Input rows:
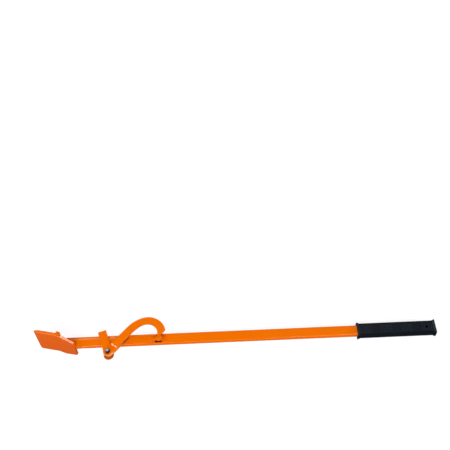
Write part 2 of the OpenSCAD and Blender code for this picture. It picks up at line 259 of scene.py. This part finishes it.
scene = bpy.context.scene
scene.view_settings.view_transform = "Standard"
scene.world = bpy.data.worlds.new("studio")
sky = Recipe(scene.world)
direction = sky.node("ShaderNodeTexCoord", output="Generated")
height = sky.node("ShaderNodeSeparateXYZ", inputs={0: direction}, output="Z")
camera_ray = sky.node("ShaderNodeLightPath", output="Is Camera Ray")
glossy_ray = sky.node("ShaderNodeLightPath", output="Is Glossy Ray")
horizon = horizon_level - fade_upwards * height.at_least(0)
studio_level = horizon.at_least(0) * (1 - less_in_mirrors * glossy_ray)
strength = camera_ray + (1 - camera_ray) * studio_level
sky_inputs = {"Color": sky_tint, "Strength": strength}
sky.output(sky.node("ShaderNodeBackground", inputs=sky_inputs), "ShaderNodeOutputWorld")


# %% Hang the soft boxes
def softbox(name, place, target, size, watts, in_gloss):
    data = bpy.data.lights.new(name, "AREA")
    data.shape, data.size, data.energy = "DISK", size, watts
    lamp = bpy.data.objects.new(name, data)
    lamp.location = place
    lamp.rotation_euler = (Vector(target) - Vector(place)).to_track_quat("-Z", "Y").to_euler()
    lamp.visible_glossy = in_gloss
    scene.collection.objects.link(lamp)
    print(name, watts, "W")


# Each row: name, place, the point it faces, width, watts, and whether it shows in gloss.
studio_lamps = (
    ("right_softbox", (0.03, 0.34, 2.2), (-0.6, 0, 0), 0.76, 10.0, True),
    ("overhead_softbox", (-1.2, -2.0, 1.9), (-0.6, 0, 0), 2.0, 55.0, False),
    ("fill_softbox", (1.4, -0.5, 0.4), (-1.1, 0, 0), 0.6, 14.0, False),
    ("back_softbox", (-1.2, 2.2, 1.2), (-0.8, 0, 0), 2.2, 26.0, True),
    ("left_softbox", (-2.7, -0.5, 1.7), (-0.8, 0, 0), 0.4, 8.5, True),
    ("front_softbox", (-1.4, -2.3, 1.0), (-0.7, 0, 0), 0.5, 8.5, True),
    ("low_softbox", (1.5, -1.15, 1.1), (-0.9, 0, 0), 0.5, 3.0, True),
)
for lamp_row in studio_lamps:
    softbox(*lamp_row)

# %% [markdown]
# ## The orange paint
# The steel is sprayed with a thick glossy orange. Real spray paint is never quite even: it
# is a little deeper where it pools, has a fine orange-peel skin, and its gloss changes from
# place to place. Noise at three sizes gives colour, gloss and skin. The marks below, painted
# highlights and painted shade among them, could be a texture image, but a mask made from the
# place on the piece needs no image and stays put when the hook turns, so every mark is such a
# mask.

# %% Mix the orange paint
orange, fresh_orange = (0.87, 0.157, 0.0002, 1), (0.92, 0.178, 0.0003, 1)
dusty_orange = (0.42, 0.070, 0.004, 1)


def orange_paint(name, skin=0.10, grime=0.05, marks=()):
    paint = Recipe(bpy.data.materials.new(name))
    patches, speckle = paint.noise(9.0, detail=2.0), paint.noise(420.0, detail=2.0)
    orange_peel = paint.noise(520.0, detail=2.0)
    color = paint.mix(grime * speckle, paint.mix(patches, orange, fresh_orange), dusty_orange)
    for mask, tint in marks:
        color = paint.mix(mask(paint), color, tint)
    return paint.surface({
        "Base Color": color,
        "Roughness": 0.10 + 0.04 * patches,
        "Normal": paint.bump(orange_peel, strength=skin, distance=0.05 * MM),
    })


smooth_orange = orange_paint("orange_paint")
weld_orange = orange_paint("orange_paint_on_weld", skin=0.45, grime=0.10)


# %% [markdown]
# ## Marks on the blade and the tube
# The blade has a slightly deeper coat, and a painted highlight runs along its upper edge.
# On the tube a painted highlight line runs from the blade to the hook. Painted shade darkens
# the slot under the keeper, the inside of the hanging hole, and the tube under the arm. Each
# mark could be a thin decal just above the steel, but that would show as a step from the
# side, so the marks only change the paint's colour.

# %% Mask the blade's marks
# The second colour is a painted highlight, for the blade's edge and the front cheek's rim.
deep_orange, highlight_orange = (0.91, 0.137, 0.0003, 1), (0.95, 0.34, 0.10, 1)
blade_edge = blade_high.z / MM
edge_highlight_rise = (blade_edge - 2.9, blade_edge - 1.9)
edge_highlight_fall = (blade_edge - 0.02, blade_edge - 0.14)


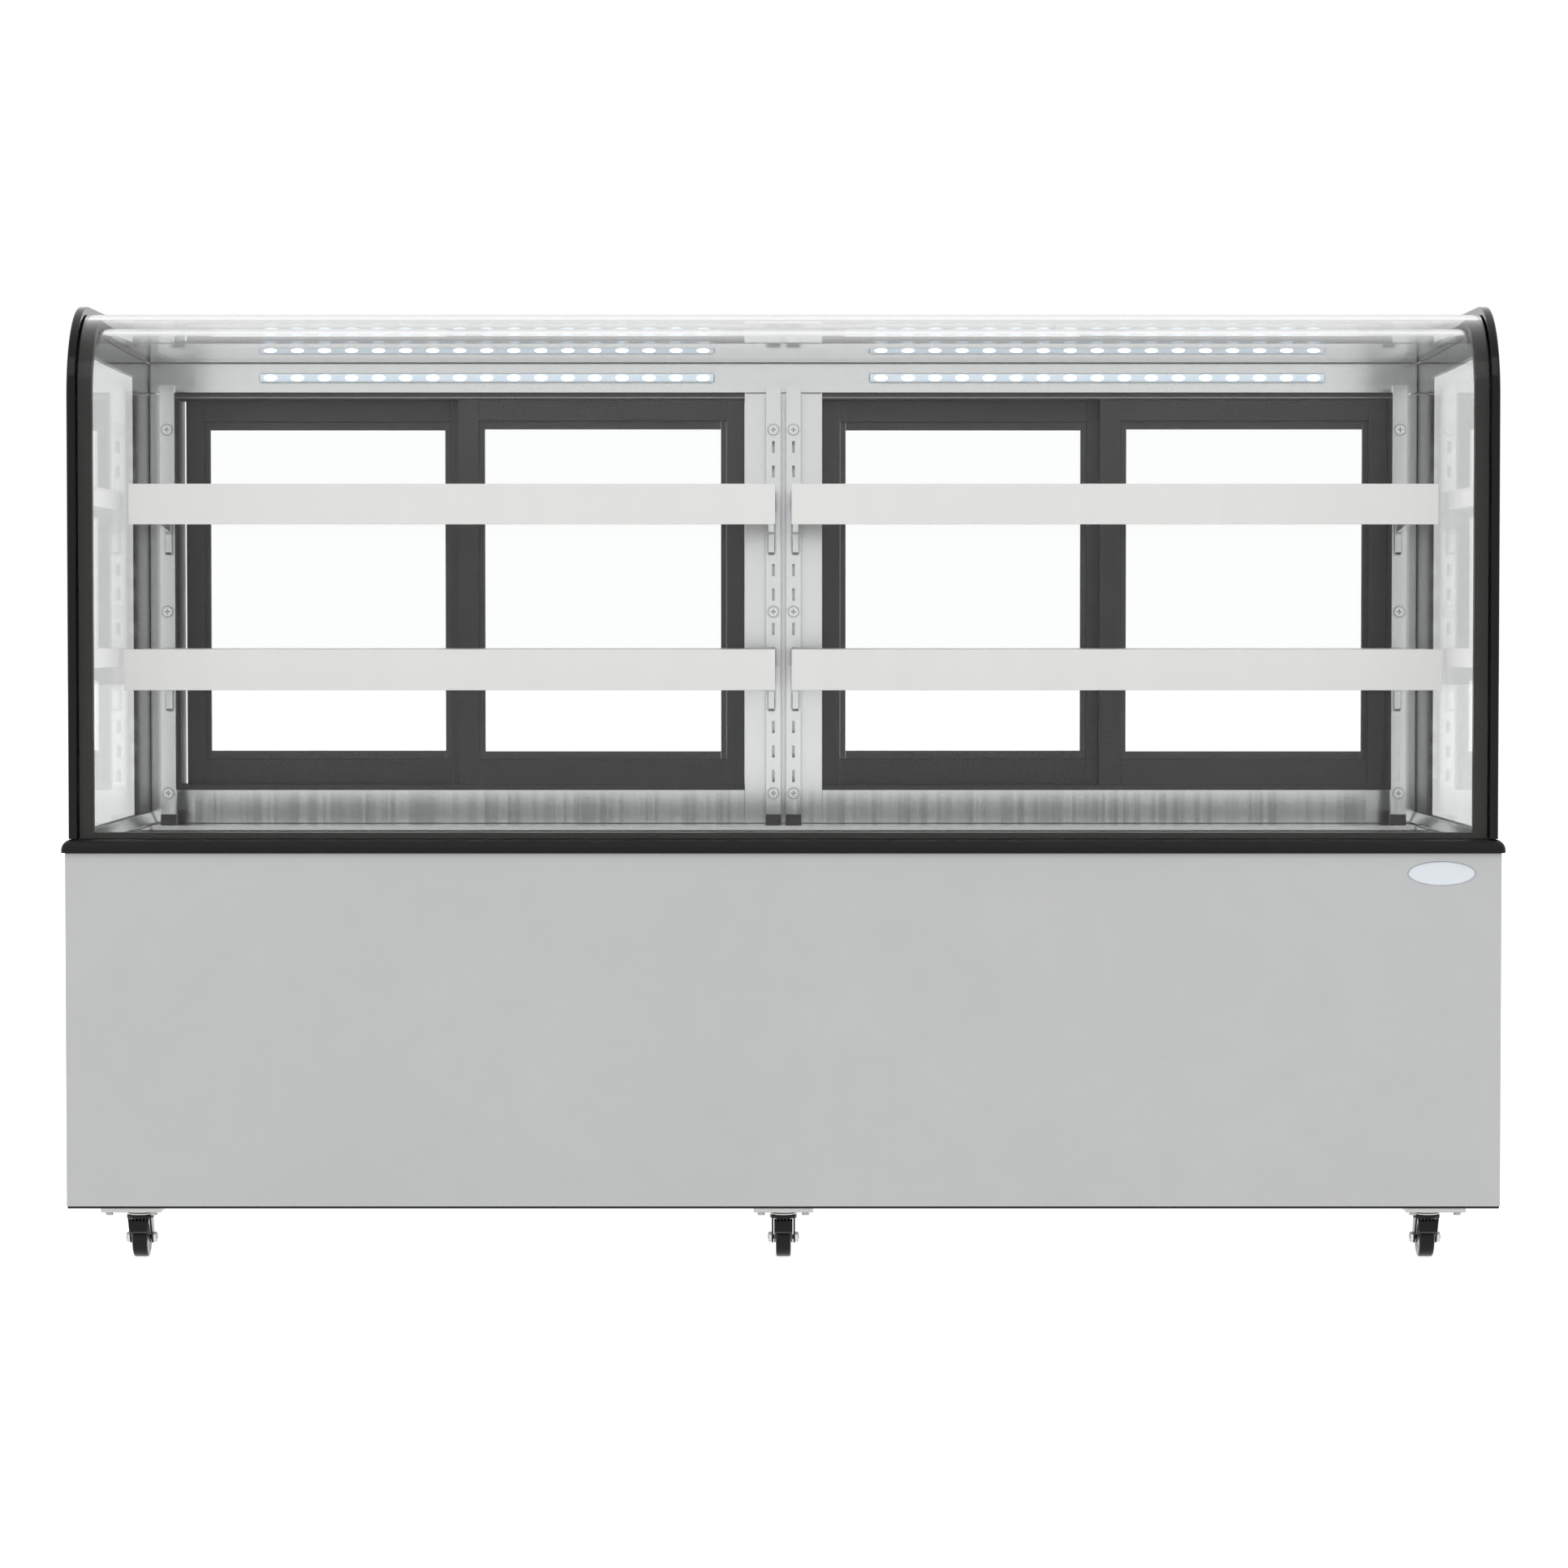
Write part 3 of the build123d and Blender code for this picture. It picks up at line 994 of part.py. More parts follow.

Exercise requirements:
Word for word, restate all of the data shown above.

Expected output:
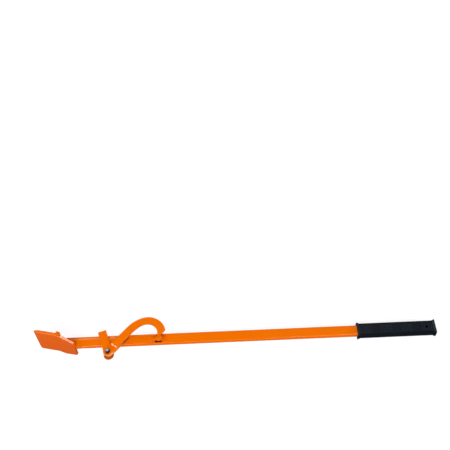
Write part 2 of the OpenSCAD and Blender code for this picture. It picks up at line 259 of scene.py. This part finishes it.
scene = bpy.context.scene
scene.view_settings.view_transform = "Standard"
scene.world = bpy.data.worlds.new("studio")
sky = Recipe(scene.world)
direction = sky.node("ShaderNodeTexCoord", output="Generated")
height = sky.node("ShaderNodeSeparateXYZ", inputs={0: direction}, output="Z")
camera_ray = sky.node("ShaderNodeLightPath", output="Is Camera Ray")
glossy_ray = sky.node("ShaderNodeLightPath", output="Is Glossy Ray")
horizon = horizon_level - fade_upwards * height.at_least(0)
studio_level = horizon.at_least(0) * (1 - less_in_mirrors * glossy_ray)
strength = camera_ray + (1 - camera_ray) * studio_level
sky_inputs = {"Color": sky_tint, "Strength": strength}
sky.output(sky.node("ShaderNodeBackground", inputs=sky_inputs), "ShaderNodeOutputWorld")


# %% Hang the soft boxes
def softbox(name, place, target, size, watts, in_gloss):
    data = bpy.data.lights.new(name, "AREA")
    data.shape, data.size, data.energy = "DISK", size, watts
    lamp = bpy.data.objects.new(name, data)
    lamp.location = place
    lamp.rotation_euler = (Vector(target) - Vector(place)).to_track_quat("-Z", "Y").to_euler()
    lamp.visible_glossy = in_gloss
    scene.collection.objects.link(lamp)
    print(name, watts, "W")


# Each row: name, place, the point it faces, width, watts, and whether it shows in gloss.
studio_lamps = (
    ("right_softbox", (0.03, 0.34, 2.2), (-0.6, 0, 0), 0.76, 10.0, True),
    ("overhead_softbox", (-1.2, -2.0, 1.9), (-0.6, 0, 0), 2.0, 55.0, False),
    ("fill_softbox", (1.4, -0.5, 0.4), (-1.1, 0, 0), 0.6, 14.0, False),
    ("back_softbox", (-1.2, 2.2, 1.2), (-0.8, 0, 0), 2.2, 26.0, True),
    ("left_softbox", (-2.7, -0.5, 1.7), (-0.8, 0, 0), 0.4, 8.5, True),
    ("front_softbox", (-1.4, -2.3, 1.0), (-0.7, 0, 0), 0.5, 8.5, True),
    ("low_softbox", (1.5, -1.15, 1.1), (-0.9, 0, 0), 0.5, 3.0, True),
)
for lamp_row in studio_lamps:
    softbox(*lamp_row)

# %% [markdown]
# ## The orange paint
# The steel is sprayed with a thick glossy orange. Real spray paint is never quite even: it
# is a little deeper where it pools, has a fine orange-peel skin, and its gloss changes from
# place to place. Noise at three sizes gives colour, gloss and skin. The marks below, painted
# highlights and painted shade among them, could be a texture image, but a mask made from the
# place on the piece needs no image and stays put when the hook turns, so every mark is such a
# mask.

# %% Mix the orange paint
orange, fresh_orange = (0.87, 0.157, 0.0002, 1), (0.92, 0.178, 0.0003, 1)
dusty_orange = (0.42, 0.070, 0.004, 1)


def orange_paint(name, skin=0.10, grime=0.05, marks=()):
    paint = Recipe(bpy.data.materials.new(name))
    patches, speckle = paint.noise(9.0, detail=2.0), paint.noise(420.0, detail=2.0)
    orange_peel = paint.noise(520.0, detail=2.0)
    color = paint.mix(grime * speckle, paint.mix(patches, orange, fresh_orange), dusty_orange)
    for mask, tint in marks:
        color = paint.mix(mask(paint), color, tint)
    return paint.surface({
        "Base Color": color,
        "Roughness": 0.10 + 0.04 * patches,
        "Normal": paint.bump(orange_peel, strength=skin, distance=0.05 * MM),
    })


smooth_orange = orange_paint("orange_paint")
weld_orange = orange_paint("orange_paint_on_weld", skin=0.45, grime=0.10)


# %% [markdown]
# ## Marks on the blade and the tube
# The blade has a slightly deeper coat, and a painted highlight runs along its upper edge.
# On the tube a painted highlight line runs from the blade to the hook. Painted shade darkens
# the slot under the keeper, the inside of the hanging hole, and the tube under the arm. Each
# mark could be a thin decal just above the steel, but that would show as a step from the
# side, so the marks only change the paint's colour.

# %% Mask the blade's marks
# The second colour is a painted highlight, for the blade's edge and the front cheek's rim.
deep_orange, highlight_orange = (0.91, 0.137, 0.0003, 1), (0.95, 0.34, 0.10, 1)
blade_edge = blade_high.z / MM
edge_highlight_rise = (blade_edge - 2.9, blade_edge - 1.9)
edge_highlight_fall = (blade_edge - 0.02, blade_edge - 0.14)


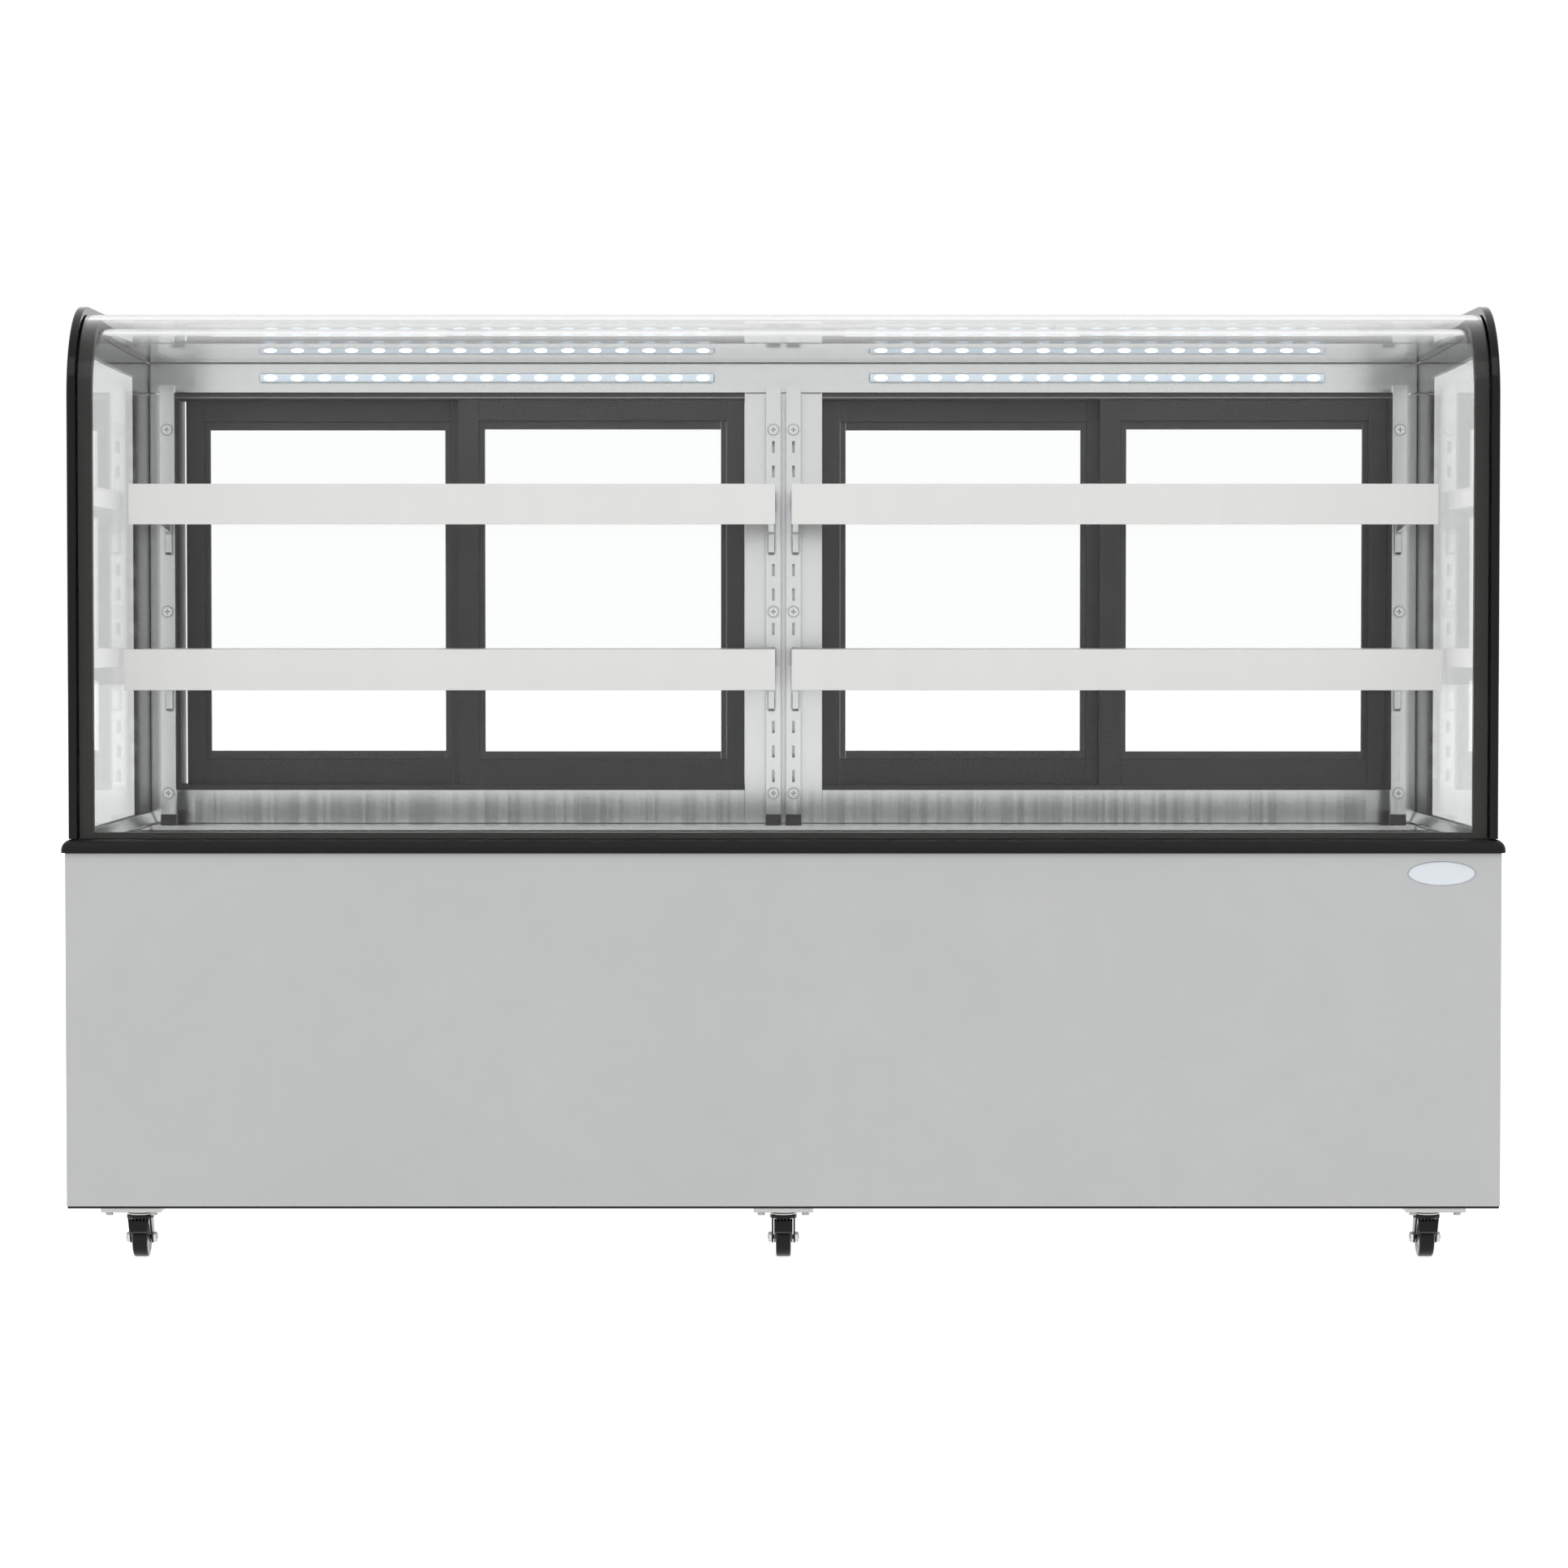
Write part 3 of the build123d and Blender code for this picture. It picks up at line 994 of part.py. More parts follow.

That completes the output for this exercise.